Forecaster MDA EarthSat expects above-normal temperatures to
dominate the northern half of the country for the next two
weeks, but readings in southern tier states, which are big gas
users, were forecast to remain near normal.
While the weather looks mildly supportive, traders noted it
was not expected to be as hot as last week. In addition, some
agreed that as gas prices near the $3 mark, some utilities will
likely switch back to coal, lowering overall gas use.
STILL-HIGH PRODUCTION
While gross U.S. gas production has slowed slightly from
January's record highs, output is still flowing at near all-time
peaks despite declines in dry gas drilling.
Data from Baker Hughes on Friday showed the gas-directed rig
count fell by 20 this week to 522, the seventh decline in eight
weeks and the lowest count since August 1999. ID:nL2E8IDCPR]
(Rig graphic: r.reuters.com/dyb62s )
A 44 percent drop in dry gas drilling in the last nine
months has stirred expectations that producers were getting
serious about stemming the flood of record gas supplies.

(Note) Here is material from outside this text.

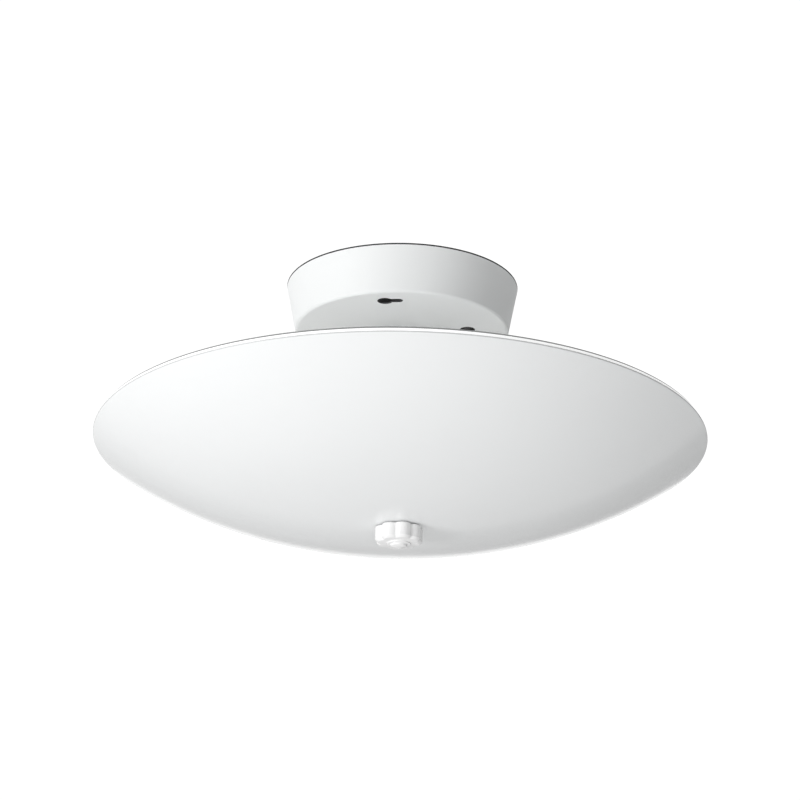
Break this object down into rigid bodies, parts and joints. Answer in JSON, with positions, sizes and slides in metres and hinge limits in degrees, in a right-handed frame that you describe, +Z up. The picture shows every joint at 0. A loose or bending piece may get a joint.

But horizontal rigs, the type most often used to extract oil
or gas from shale, while down slightly this week to 1,166, are
not far below the all-time high of 1,193 hit seven weeks ago.
Drillers this year have shifted rigs away from dry gas
operations to more profitable shale oil and shale gas liquid
plays that still produce plenty of associated gas that ends up
in the market after processing.
The U.S. Energy Information Administration on Tuesday said
it expected marketed gas production in 2012 to rise by 4.2
percent to a record 68.98 billion cubic feet per day, easily
beating last year's record of 66.22 bcfd.
ANOTHER BELOW-AVERAGE BUILD
Most traders viewed Thursday's 33 bcf weekly natural gas
inventory build as bearish, noting the gain was above the
Reuters poll estimate of 26 bcf.
The EIA report showed that total U.S. gas inventories
climbed last week to 3.135 trillion cubic feet, still a record
high for this time.
The weekly injection trimmed the surplus to last year by 54
bcf to 548 bcf, or 21 percent above the same week in 2011. It
also sliced 57 bcf from the excess versus the five-year average,
reducing that surplus to 516 bcf, or 20 percent above average.
(Storage graphic: link.reuters.com/mup44s)
Weekly builds have fallen below the seasonal norm for 11
straight weeks and helped pull the surplus to last year down by
38 percent from late-March highs. Traders expect that trend to
continue for at least another two reports.
But total storage stands at about 76 percent full, a level
not normally reached until the first week of September.
Producing-region stocks are at 84 percent of estimated capacity.
The storage surplus to last year must be cut by at least
another 300 bcf to avoid breaching the government's 4.1-tcf
estimate of total capacity. Stocks peaked last year in November
at a record 3.852 tcf. EIA estimates that gas storage will climb
to a record 4.002 tcf by the end of October.
Early injection estimates for next week's EIA report range
from 13 bcf to 55 bcf versus last year's build of 67 bcf and the
five-year average increase for the week of 74 bcf.
Concerns remain that the storage overhang could still drive
prices to new lows later this summer as storage caverns fill.